Biker gang: Oh yeah? What are you gonna do about it?
Me: *removes bonnet* I said, don’t push me.
Me: [Sits down to eat breakfast]
Girlfriend: Babe, you forgot the French Toast
Me: Oh sorry [raises glass] VIVE LA FRANCE!
*taps Canadian
*mumbles “Apple starts with…”
“Eh?”
*whispers “Your blood type?”
“Eh?”
*mutters “Best grade?”
“Eh?”
*giggles
*runs away
Her: Col. Mustard did it in the conservatory with a lead pipe because the victim’s loud chewing drove him to it.
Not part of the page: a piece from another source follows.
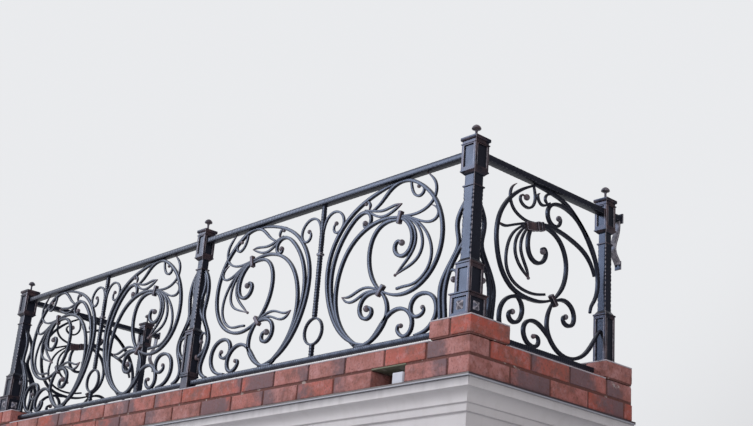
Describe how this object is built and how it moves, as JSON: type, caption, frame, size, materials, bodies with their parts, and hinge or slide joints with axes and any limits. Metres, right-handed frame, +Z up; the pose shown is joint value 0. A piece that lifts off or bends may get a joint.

Me: You don’t have to give a motive. *bites into apple* Hey, is that a real lead pi
Doctor: your husband is being treated by a team of ten strainers
Woman: you mean he’s
Doctor: yes, in ten sieve care
PMS: Hey, I’m not going to be coming around much anymore
ME: Yay!
PMS: Hold up
ME: What?
PMS: You’re on your way to going through the change
ME: Ahh, I’m finally going to become a butterfly
I learned my first lesson at ninja school today: Do not wear corduroy pants.
Coming Soon
Jason Statham is a reluctant thief with a heart of gold*cue explosion*
PUNCH McEXPLODEY CAR MAN
*fade to black*
6YO: Daddy you’re so talented
Me: Awww Thank Y..
6YO: …this morning your snoring sounded like a pig was beat boxing
Just so u know guys I literally covered my roommates bed in 324 pieces of cornbread 2 make it a “cornbed” so ur fakes puns mean nothing 2 me
“You can check out any time you like, but you can never leave.”
“But after that I’m not responsible for any more room charges, correct?”
I did it once by accident and now I have to say I love you to my daughter’s boyfriend every time he leaves
My mom when I was a kid:
“Never talk to strangers.”
“Never get in their cars.”
Me to my future kids:
“Here’s how to order an Uber.”
I lost my composure in 1992. I haven’t seen it since.
Astronomers believe a black hole that’s 5 centimeters wide might be orbiting the Sun somewhere beyond Pluto.
We’re not going to try to do anything about it.
And that’s how small problems become large problems.
I burn more calories begging, cajoling and pleading with my kids to get dressed for our hike and get out the door than I will on any actual hike
BOSS: I’m sorry I just don’t trust your judgment.
ME: [trying to pick up glass of water with both fists wedged in Pringles tubes] explain..
brain: bored
me: lots of stuff to do
brain: tired
me: resting is also good
brain: stressed
me: alright man
Normalize answering the phone by saying, “Caller, you’re on the air.”